:: Task input ::

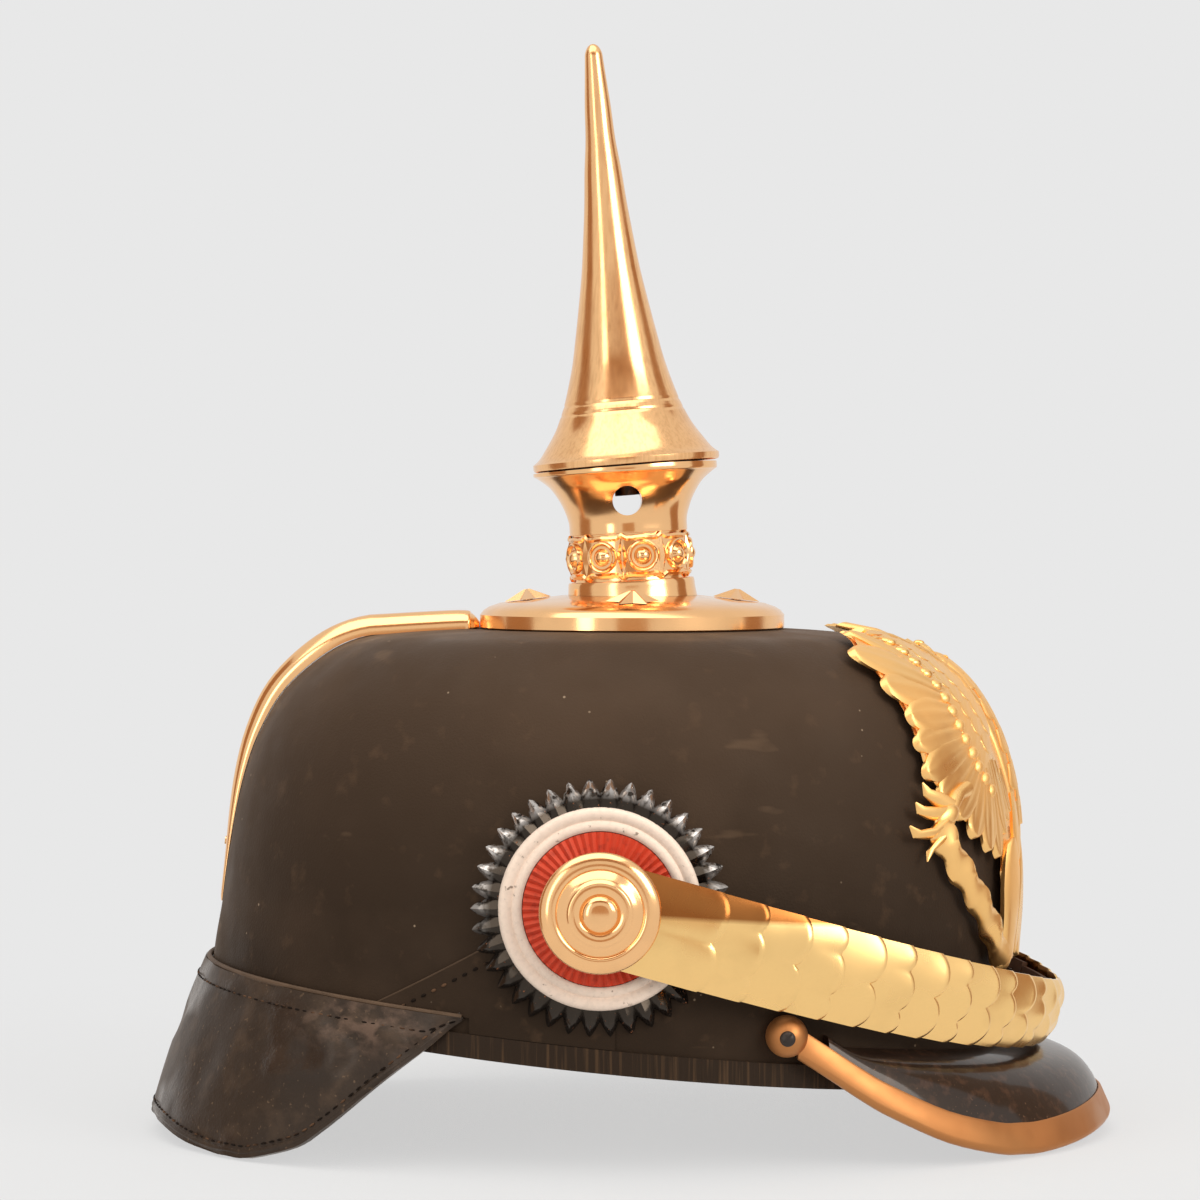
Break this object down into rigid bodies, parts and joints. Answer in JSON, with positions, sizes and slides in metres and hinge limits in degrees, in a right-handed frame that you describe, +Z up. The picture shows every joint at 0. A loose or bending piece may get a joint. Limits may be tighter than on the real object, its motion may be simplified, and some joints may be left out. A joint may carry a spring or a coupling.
{
  "type": "pickelhaube",
  "caption": "Officer's spiked leather dress helmet with brass spike, eagle plate, fluted cockades, trimmed visor, neck guard and a chin strap of brass scales",
  "frame": {"origin": "centre of the bounding box, on the level ground that the visor trim and the neck guard stand on", "axes": "+X towards the front visor, +Y towards the wearer's left, +Z up along the spike"},
  "size_m": [0.2778, 0.222, 0.3126],
  "materials": {
    "skull_leather": "waxed, matte, worn",
    "patent_leather": "glossy, scratched",
    "guard_leather": "rough, creased",
    "rim_leather": "ribbed, satin",
    "strap_leather": "matte",
    "sweat_leather": "soft, matte",
    "lining_cloth": "plain weave",
    "polished_brass": "polished",
    "scale_brass": "polished",
    "gilt_plate": "matte gilt",
    "gilt_trim": "satin",
    "dark_steel": "blackened",
    "black_enamel": "satin black",
    "white_enamel": "satin white",
    "red_cloth": "pleated"
  },
  "bodies": {
    "helmet": {"skull_shell": "skull_leather", "front_visor": "patent_leather", "neck_guard": "guard_leather", "visor_trim": "gilt_trim", "trim_screws": "dark_steel", "edge_binding": "rim_leather", "right_overlay": "skull_leather", "left_overlay": "skull_leather", "rear_spine": "polished_brass", "spine_rivet": "polished_brass", "spike_base": "polished_brass", "star_studs": "polished_brass", "stud_nuts": "dark_steel", "vent_neck": "polished_brass", "pearl_ring": "polished_brass", "front_plate": "gilt_plate", "plate_posts": "gilt_trim", "plate_nuts": "dark_steel", "right_cockade_disc": "black_enamel", "right_cockade_ring": "white_enamel", "right_cockade_centre": "red_cloth", "left_cockade_disc": "black_enamel", "left_cockade_ring": "white_enamel", "left_cockade_centre": "black_enamel", "side_posts": "dark_steel", "post_nuts": "dark_steel", "right_boss": "polished_brass", "left_boss": "polished_brass", "sweatband": "sweat_leather", "lining": "lining_cloth"},
    "spike_seat": {"spike_washer": "sweat_leather"},
    "spike_top": {"spike": "polished_brass", "spike_stud": "dark_steel"},
    "right_link_1": {"right_scales_1": "scale_brass", "right_backing_1": "strap_leather"},
    "right_link_2": {"right_scales_2": "scale_brass", "right_backing_2": "strap_leather"},
    "right_link_3": {"right_scales_3": "scale_brass", "right_backing_3": "strap_leather"},
    "right_link_4": {"right_scales_4": "scale_brass", "right_backing_4": "strap_leather"},
    "right_link_5": {"right_scales_5": "scale_brass", "right_backing_5": "strap_leather"},
    "right_link_6": {"right_scales_6": "scale_brass", "right_backing_6": "strap_leather", "strap_buckle": "dark_steel"},
    "left_link_1": {"left_scales_1": "scale_brass", "left_backing_1": "strap_leather"},
    "left_link_2": {"left_scales_2": "scale_brass", "left_backing_2": "strap_leather"},
    "left_link_3": {"left_scales_3": "scale_brass", "left_backing_3": "strap_leather"},
    "left_link_4": {"left_scales_4": "scale_brass", "left_backing_4": "strap_leather"},
    "left_link_5": {"left_scales_5": "scale_brass", "left_backing_5": "strap_leather"},
    "left_link_6": {"left_scales_6": "scale_brass", "left_backing_6": "strap_leather", "strap_tongue": "strap_leather"}
  },
  "joints": [
    {"name": "spike_lift", "type": "slide", "parent": "helmet", "child": "spike_seat", "axis": [-0.0802, 0, 0.9968], "range_m": [0, 0.0085]},
    {"name": "spike_turn", "type": "hinge", "parent": "spike_seat", "child": "spike_top", "pos_m": [-0.0013, 0, 0.1906], "axis": [-0.0802, 0, 0.9968], "range_deg": [0, 1800]},
    {"name": "right_strap_swing", "type": "hinge", "parent": "helmet", "child": "right_link_1", "pos_m": [-0.009, -0.1016, 0.0715], "axis": [0, -1, 0], "range_deg": [0, 65]},
    {"name": "right_strap_open_1", "type": "hinge", "parent": "right_link_1", "child": "right_link_2", "pos_m": [0.02282, -0.09734, 0.06238], "axis": [-0.2756, 0, -0.9613], "range_deg": [0, 12]},
    {"name": "right_strap_open_2", "type": "hinge", "parent": "right_link_2", "child": "right_link_3", "pos_m": [0.05511, -0.08728, 0.05312], "axis": [-0.2756, 0, -0.9613], "range_deg": [0, 12]},
    {"name": "right_strap_open_3", "type": "hinge", "parent": "right_link_3", "child": "right_link_4", "pos_m": [0.08247, -0.07119, 0.04527], "axis": [-0.2756, 0, -0.9613], "range_deg": [0, 12]},
    {"name": "right_strap_open_4", "type": "hinge", "parent": "right_link_4", "child": "right_link_5", "pos_m": [0.10338, -0.05012, 0.03927], "axis": [-0.2756, 0, -0.9613], "range_deg": [0, 12]},
    {"name": "right_strap_open_5", "type": "hinge", "parent": "right_link_5", "child": "right_link_6", "pos_m": [0.11636, -0.02571, 0.03556], "axis": [-0.2756, 0, -0.9613], "range_deg": [0, 12]},
    {"name": "left_strap_swing", "type": "hinge", "parent": "helmet", "child": "left_link_1", "pos_m": [-0.009, 0.1016, 0.0715], "axis": [0, -1, 0], "range_deg": [0, 65]},
    {"name": "left_strap_open_1", "type": "hinge", "parent": "left_link_1", "child": "left_link_2", "pos_m": [0.02282, 0.09734, 0.06238], "axis": [0.2756, 0, 0.9613], "range_deg": [0, 12]},
    {"name": "left_strap_open_2", "type": "hinge", "parent": "left_link_2", "child": "left_link_3", "pos_m": [0.05511, 0.08728, 0.05312], "axis": [0.2756, 0, 0.9613], "range_deg": [0, 12]},
    {"name": "left_strap_open_3", "type": "hinge", "parent": "left_link_3", "child": "left_link_4", "pos_m": [0.08247, 0.07119, 0.04527], "axis": [0.2756, 0, 0.9613], "range_deg": [0, 12]},
    {"name": "left_strap_open_4", "type": "hinge", "parent": "left_link_4", "child": "left_link_5", "pos_m": [0.10338, 0.05012, 0.03927], "axis": [0.2756, 0, 0.9613], "range_deg": [0, 12]},
    {"name": "left_strap_open_5", "type": "hinge", "parent": "left_link_5", "child": "left_link_6", "pos_m": [0.11636, 0.02571, 0.03556], "axis": [0.2756, 0, 0.9613], "range_deg": [0, 12]}
  ],
  "couplings": [
    {"joint": "spike_lift", "follows": "spike_turn", "m_per_rad": 0.00027056},
    {"joint": "right_strap_open_2", "follows": "right_strap_open_1", "ratio": 1},
    {"joint": "right_strap_open_3", "follows": "right_strap_open_1", "ratio": 1},
    {"joint": "right_strap_open_4", "follows": "right_strap_open_1", "ratio": 1},
    {"joint": "right_strap_open_5", "follows": "right_strap_open_1", "ratio": 1},
    {"joint": "left_strap_open_2", "follows": "left_strap_open_1", "ratio": 1},
    {"joint": "left_strap_open_3", "follows": "left_strap_open_1", "ratio": 1},
    {"joint": "left_strap_open_4", "follows": "left_strap_open_1", "ratio": 1},
    {"joint": "left_strap_open_5", "follows": "left_strap_open_1", "ratio": 1}
  ]
}
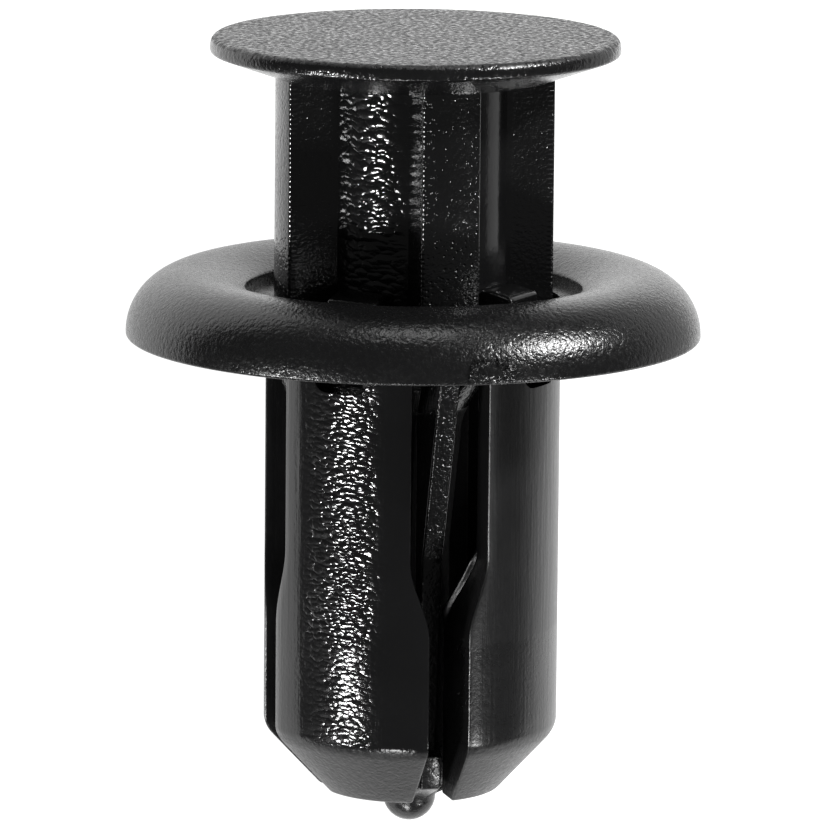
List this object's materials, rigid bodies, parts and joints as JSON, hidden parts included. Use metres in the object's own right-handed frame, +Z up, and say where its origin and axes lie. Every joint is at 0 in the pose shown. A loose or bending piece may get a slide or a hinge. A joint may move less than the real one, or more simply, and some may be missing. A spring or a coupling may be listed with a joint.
{
  "type": "plastic push rivet",
  "caption": "Plastic push rivet: split grommet with a beaded flange and a ribbed plunger pin, shown raised, that pushes in to spread the legs",
  "frame": {"origin": "on the table, under the middle of the box round the rivet as it lies", "axes": "+Z up from the table; +Y the way the head points along the table, the rivet's own axis rising at about 20 degrees from +Y; +X across it"},
  "size_m": [0.0195, 0.0278, 0.019],
  "materials": {
    "grommet_plastic": "black moulded nylon, satin grain on the flange, glossier rippled legs",
    "plunger_plastic": "black moulded nylon, sandy grain on the head, glossier shaft"
  },
  "bodies": {
    "grommet": {"grommet_body": "grommet_plastic"},
    "plunger": {"plunger_pin": "plunger_plastic"}
  },
  "joints": [
    {"name": "pin_push", "type": "slide", "parent": "grommet", "child": "plunger", "axis": [0, -0.9423, -0.3347], "range_m": [0, 0.00685]}
  ]
}
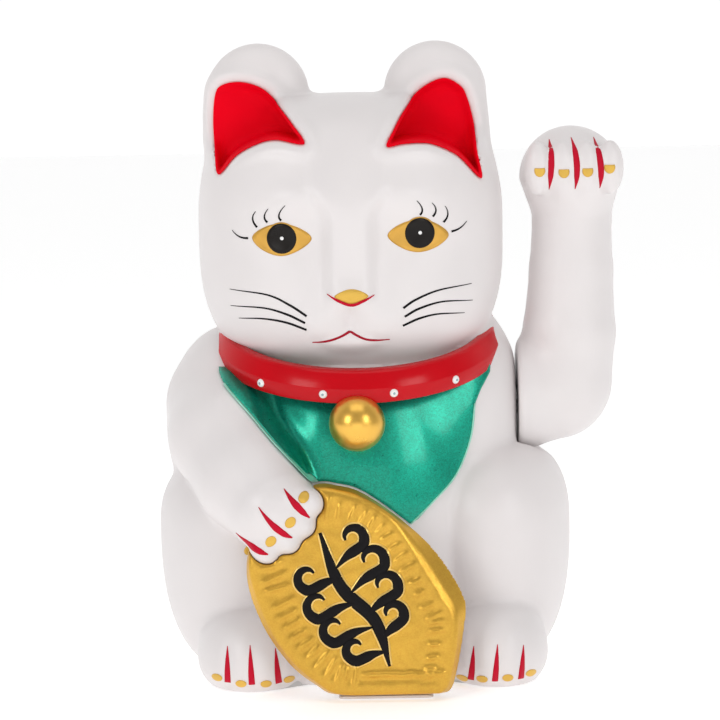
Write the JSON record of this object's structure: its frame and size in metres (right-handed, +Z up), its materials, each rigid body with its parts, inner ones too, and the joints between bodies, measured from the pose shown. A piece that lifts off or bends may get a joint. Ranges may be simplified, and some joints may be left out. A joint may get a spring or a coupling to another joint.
{
  "type": "beckoning cat figurine",
  "caption": "Seated cat figurine with a raised arm that waves fore and aft on a pendulum, a coin plaque, collar, bib and bell, on a flat base with a battery door.",
  "frame": {"origin": "centre of the base plate's flat underside, on the surface the figurine stands on", "axes": "+Z up, the cat faces -Y, +X towards the raised arm"},
  "size_m": [0.1498, 0.1159, 0.1998],
  "materials": {
    "shell_white": "satin moulded plastic, warm white",
    "arm_white": "satin moulded plastic, warm white",
    "collar_red": "glossy red lacquered plastic",
    "stud_white": "glossy white",
    "bib_green": "metallic-flake green lacquer",
    "bell_gold": "satin gold lacquered plastic",
    "coin_gold": "satin gold lacquered plastic",
    "base_grey": "fine textured moulded plastic",
    "door_grey": "fine textured moulded plastic",
    "frame_plastic": "moulded plastic",
    "knob_black": "black plastic",
    "lever_plastic": "moulded plastic",
    "hub_plastic": "moulded plastic",
    "bobbin_plastic": "moulded plastic",
    "cell_jacket": "printed steel can",
    "steel": "bright steel",
    "magnet_steel": "dark ferrite magnet",
    "board_green": "coated fibre board",
    "parts_dark": "small electronic parts",
    "copper": "enamelled copper wire",
    "lead_red": "insulated wire",
    "lead_black": "insulated wire"
  },
  "bodies": {
    "body": {"front_shell": "shell_white", "rear_shell": "shell_white", "collar": "collar_red", "collar_studs": "stud_white", "bib": "bib_green", "bell": "bell_gold", "coin": "coin_gold", "base_plate": "base_grey", "base_screws": "steel", "battery": "cell_jacket", "positive_contact": "steel", "negative_spring": "steel", "switch_body": "steel", "circuit_board": "board_green", "circuit_parts": "parts_dark", "coil_bobbin": "bobbin_plastic", "coil_winding": "copper", "wire_red": "lead_red", "wire_black": "lead_black", "mechanism_frame": "frame_plastic", "frame_screws": "steel"},
    "arm": {"arm_front_half": "arm_white", "arm_rear_half": "arm_white", "arm_hub": "hub_plastic", "axle": "steel", "axle_clips": "knob_black", "pendulum_lever": "lever_plastic", "pendulum_magnet": "magnet_steel", "counterweight": "steel", "weight_bolt": "steel"},
    "battery_door": {"battery_door": "door_grey"},
    "switch_knob": {"switch_knob": "knob_black"}
  },
  "joints": [
    {"name": "arm_wave", "type": "hinge", "parent": "body", "child": "arm", "pos_m": [0, 0, 0.085], "axis": [1, 0, 0], "range_deg": [-20, 20]},
    {"name": "switch_slide", "type": "slide", "parent": "body", "child": "switch_knob", "axis": [0, 1, 0], "range_m": [0, 0.003]},
    {"name": "battery_door_slide", "type": "slide", "parent": "body", "child": "battery_door", "axis": [0, 0, -1], "range_m": [0, 0.012]}
  ]
}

:::

[Work instructions]:
Write out every line of the listing that holds the word "from".

[Response]:
  "frame": {"origin": "on the table, under the middle of the box round the rivet as it lies", "axes": "+Z up from the table; +Y the way the head points along the table, the rivet's own axis rising at about 20 degrees from +Y; +X across it"},
Write the JSON record of this object's structure: its frame and size in metres (right-handed, +Z up), its materials, each rigid body with its parts, inner ones too, and the joints between bodies, measured from the pose shown. A piece that lifts off or bends may get a joint. Ranges may be simplified, and some joints may be left out. A joint may get a spring or a coupling to another joint.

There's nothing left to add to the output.